A statement by the Jewish community welcomed the "comprehensive" response and "robust determination to address the creeping acceptance of physical and discursive anti-Semitism."
Jon Benjamin, chief executive of the Board of Deputies of British Jews, said: "The report itself was an immensely important study of what we know to be a real and present problem in British society. It's notable that the government's response acknowledged that there may have been a tendency in the past not to take anti-Semitism as seriously as other forms of racism.
"This is the start of a process, and we look forward to working closely with government and others to take forward the report's recommendations," he said.
Mark Gardner, communications director for Community Security Trust, said his group particularly welcomed the government's acceptance of a recommendation that police services throughout the country adopt the model of the Metropolitan Police Service in recording anti-Semitic incidents.

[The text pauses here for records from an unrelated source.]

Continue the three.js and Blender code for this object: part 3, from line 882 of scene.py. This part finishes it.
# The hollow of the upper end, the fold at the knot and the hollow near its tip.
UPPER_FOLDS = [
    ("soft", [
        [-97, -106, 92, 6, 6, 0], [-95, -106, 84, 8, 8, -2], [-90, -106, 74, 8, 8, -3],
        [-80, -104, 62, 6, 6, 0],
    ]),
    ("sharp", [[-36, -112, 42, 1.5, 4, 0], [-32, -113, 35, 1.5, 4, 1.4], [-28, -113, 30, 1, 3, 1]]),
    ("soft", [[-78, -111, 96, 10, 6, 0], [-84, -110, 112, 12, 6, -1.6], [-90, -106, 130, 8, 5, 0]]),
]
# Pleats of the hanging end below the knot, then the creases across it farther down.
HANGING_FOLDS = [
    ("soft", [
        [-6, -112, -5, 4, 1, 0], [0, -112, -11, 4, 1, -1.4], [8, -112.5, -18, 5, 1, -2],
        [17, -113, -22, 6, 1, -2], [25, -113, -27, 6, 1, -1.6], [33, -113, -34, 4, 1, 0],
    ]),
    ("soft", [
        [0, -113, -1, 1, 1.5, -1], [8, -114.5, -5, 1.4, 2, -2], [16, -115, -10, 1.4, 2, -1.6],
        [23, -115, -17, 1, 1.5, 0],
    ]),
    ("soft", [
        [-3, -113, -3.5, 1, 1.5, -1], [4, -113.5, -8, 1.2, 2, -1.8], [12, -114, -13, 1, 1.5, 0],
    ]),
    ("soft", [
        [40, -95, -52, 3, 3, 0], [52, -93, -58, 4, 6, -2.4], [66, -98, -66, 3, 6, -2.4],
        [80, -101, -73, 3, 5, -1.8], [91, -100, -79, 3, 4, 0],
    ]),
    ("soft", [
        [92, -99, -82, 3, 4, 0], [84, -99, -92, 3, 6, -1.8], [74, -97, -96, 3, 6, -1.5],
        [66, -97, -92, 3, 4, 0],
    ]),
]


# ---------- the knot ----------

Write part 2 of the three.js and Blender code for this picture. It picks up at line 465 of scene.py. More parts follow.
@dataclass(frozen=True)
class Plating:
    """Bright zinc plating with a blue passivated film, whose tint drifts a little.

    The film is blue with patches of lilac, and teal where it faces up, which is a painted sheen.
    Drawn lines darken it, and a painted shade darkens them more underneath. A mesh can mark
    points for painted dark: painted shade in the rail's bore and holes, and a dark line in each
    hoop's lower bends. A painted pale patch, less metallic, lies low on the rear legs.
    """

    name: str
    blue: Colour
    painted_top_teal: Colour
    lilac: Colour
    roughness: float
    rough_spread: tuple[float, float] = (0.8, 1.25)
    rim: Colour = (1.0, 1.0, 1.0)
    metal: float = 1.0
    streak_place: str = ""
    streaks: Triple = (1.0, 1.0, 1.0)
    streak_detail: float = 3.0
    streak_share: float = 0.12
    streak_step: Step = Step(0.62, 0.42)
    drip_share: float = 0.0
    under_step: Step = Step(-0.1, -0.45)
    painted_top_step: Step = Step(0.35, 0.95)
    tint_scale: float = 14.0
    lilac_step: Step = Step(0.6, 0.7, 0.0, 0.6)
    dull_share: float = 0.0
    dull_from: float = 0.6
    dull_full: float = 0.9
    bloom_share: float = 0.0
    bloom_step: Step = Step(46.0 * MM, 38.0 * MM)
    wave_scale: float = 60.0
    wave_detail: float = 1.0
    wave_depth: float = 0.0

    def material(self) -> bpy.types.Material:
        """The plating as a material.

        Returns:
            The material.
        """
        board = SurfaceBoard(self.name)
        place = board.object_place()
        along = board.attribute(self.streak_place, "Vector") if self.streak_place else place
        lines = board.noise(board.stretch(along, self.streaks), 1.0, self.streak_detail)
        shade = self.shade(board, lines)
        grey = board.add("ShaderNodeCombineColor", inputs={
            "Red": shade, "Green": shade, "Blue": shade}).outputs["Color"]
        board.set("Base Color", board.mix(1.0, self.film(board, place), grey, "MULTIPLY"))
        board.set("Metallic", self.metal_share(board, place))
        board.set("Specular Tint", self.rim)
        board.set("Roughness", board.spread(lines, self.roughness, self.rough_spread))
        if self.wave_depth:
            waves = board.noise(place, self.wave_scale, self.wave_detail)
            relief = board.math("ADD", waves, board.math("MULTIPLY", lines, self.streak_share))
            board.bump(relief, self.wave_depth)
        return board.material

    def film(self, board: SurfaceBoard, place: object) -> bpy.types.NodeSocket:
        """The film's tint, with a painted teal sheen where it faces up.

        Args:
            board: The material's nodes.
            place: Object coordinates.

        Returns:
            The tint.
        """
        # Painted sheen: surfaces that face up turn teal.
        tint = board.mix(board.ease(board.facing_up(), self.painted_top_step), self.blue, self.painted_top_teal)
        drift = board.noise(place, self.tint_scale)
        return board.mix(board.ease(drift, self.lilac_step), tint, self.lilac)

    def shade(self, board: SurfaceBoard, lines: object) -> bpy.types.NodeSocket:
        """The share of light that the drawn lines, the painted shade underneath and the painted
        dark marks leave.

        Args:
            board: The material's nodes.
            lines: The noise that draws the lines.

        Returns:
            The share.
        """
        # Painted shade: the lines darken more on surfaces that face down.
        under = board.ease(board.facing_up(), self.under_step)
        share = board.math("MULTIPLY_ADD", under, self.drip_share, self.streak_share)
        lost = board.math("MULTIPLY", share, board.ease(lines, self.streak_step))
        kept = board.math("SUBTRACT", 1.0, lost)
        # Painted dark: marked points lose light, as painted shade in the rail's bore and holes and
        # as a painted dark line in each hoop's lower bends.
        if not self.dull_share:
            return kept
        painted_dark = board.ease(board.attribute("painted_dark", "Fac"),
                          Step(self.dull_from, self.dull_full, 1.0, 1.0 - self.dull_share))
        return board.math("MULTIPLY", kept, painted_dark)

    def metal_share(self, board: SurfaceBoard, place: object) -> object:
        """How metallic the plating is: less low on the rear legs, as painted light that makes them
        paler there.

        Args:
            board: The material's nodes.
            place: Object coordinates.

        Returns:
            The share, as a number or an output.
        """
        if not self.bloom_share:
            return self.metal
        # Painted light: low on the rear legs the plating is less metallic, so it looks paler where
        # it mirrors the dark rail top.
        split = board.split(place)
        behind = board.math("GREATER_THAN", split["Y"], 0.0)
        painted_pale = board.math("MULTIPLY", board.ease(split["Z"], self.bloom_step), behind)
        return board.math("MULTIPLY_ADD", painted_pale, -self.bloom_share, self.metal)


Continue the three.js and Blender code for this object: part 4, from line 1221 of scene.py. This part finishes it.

The Metropolitan Police Service can categorize incidents as racist and anti-Semitic; only a minority of forces have that capability.
In its February report, CST said there were 594 anti-Semitic incidents in 2006, a 31 percent increase from the 455 recorded the previous year and the most since records were started in 1984. The number of violent assaults jumped 37 percent, to 112 in '06 from 82 in '05.
The London Jewish Forum called on local authorities, particularly the Greater London Authority, to take the initiative in implementing the inquiry's recommendations.
"We will be working with the GLA to see how these can be implemented as part of the strategy for London to promote a prosperous, secure and diverse city based on mutual respect," said Adrian Cohen, the Jewish Forum's chairman.
The government recommended that a discussion in the media focus on the impact of language and imagery in the discourse on Judaism, anti-Zionism and Israel.
It called on the media to show sensitivity and balance in their reporting and to recognize that how the news is reported can have an impact on the interaction among communities.